Rechtskulturen
2011/ 2012

Gijs Kruijtzer

The Ethics of Exception: Attitudes Towards Rules and Individual Judgement in the Persianate and Latinate Worlds in the Early Modern Period (1300-1700)

Gijs Kruijtzer ist Historiker mit einem Blick für Kunstgeschichte, Sozialpsychologie und globalen Vergleich. Er studierte Geschichte an der Universität Leiden, der Delhi University und University of Arizona und war wissenschaftlicher Mitarbeiter am Oxford Centre for Islamic Studies und an der Yale University. Sein 2009 erschienenes Buch Xenophobia in Seventeenth-Century India bringt eine große Anzahl neuer Belege zum Tragen – von Miniaturmalereien und Steinreliefs bis zu verschiedenen schriftlichen Quellen, darunter persische Chroniken, Dichtung in Urdu und europäische Reiseberichte und Aufzeichnungen. In seinem Buch kommt er zu der Schlussfolgerung, dass die Identitätserfahrung im Südasien der Frühmoderne sich nicht so sehr von derjenigen in der Moderne unterschied, wie es oft behauptet wird, auch wenn die Grenzen entlang unterschiedlicher Linien gezogen wurden.

The Ethics of Exception: Attitudes Towards Rules and Individual Judgement in the Persianate and Latinate Worlds in the Early Modern Period (1300-1700)

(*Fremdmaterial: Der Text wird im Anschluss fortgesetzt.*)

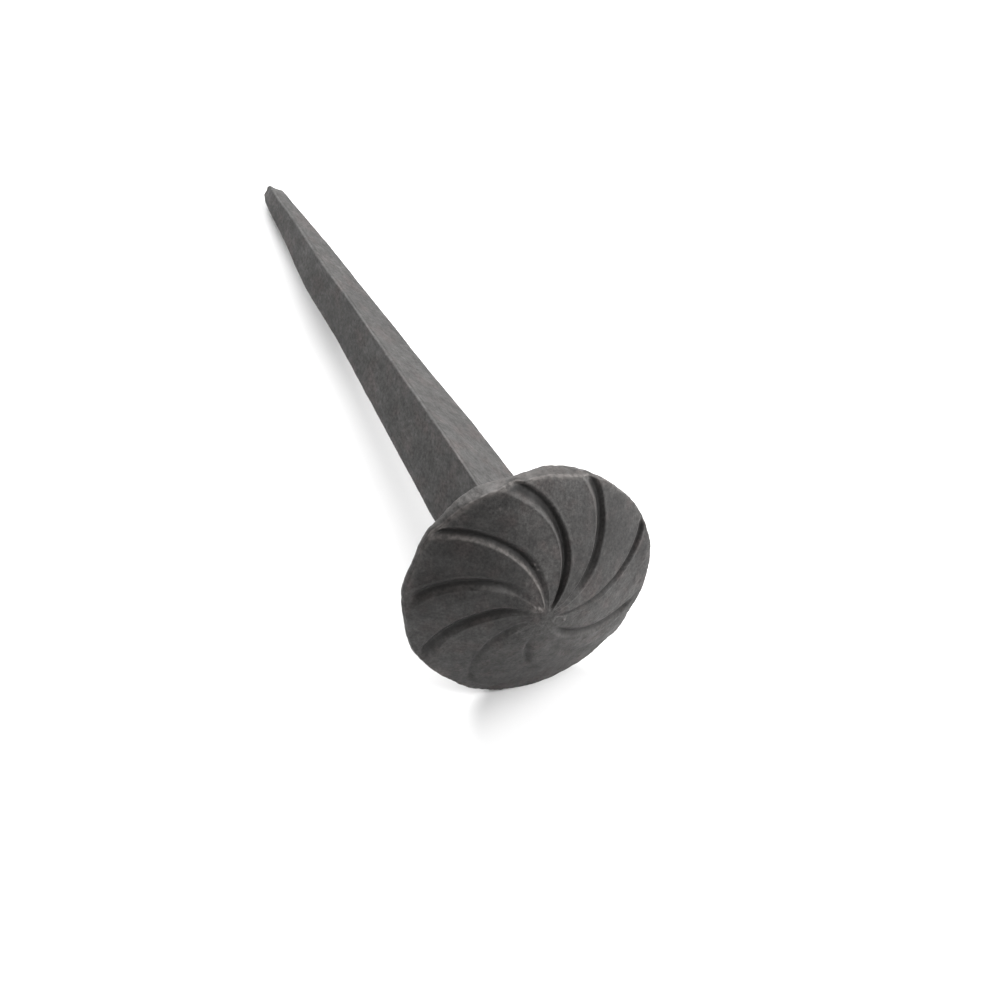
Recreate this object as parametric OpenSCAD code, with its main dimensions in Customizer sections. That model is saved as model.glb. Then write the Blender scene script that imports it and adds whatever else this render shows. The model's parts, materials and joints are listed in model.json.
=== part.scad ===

Kruijtzers aktuelles Projekt „Die Ethik der Ausnahme: Der Umgang mit Regeln und individuellem Urteil in den persianaten und latinaten Kulturräumen der Frühmoderne (1300–1700)“ vergleicht den Teil der christlichen Welt, in dem Latein die gemeinsame Schriftsprache war (West- und Mitteleuropa), mit jenem Teil der islamischen Welt, in dem Persisch die Lingua franca höfischer Eliten war (Iran, Zentral- und Südasien). In beiden Regionen ließen sich die in der moralischen Autorität heiliger Schriften begründeten Regeln nicht immer mit individuellem Leben vereinen. Das daraus entstehende Spannungsfeld ist Gegenstand der Untersuchung. Welche Strategien waren verfügbar, um Regeln zu entgehen, und wie haben sich diese Strategien im Lauf der Zeit entwickelt? Und wie beurteilten Zeitgenossen die unterschiedlichen Strategien? Die Studie soll aktuelle Diskussionen über die Anwendung von Regeln und individuellem Urteil bereichern, da das uneinheitliche und widersprüchliche Erbe der Zeit von 1300–1700 noch immer in beiden untersuchten Weltregionen relevant zu sein scheint.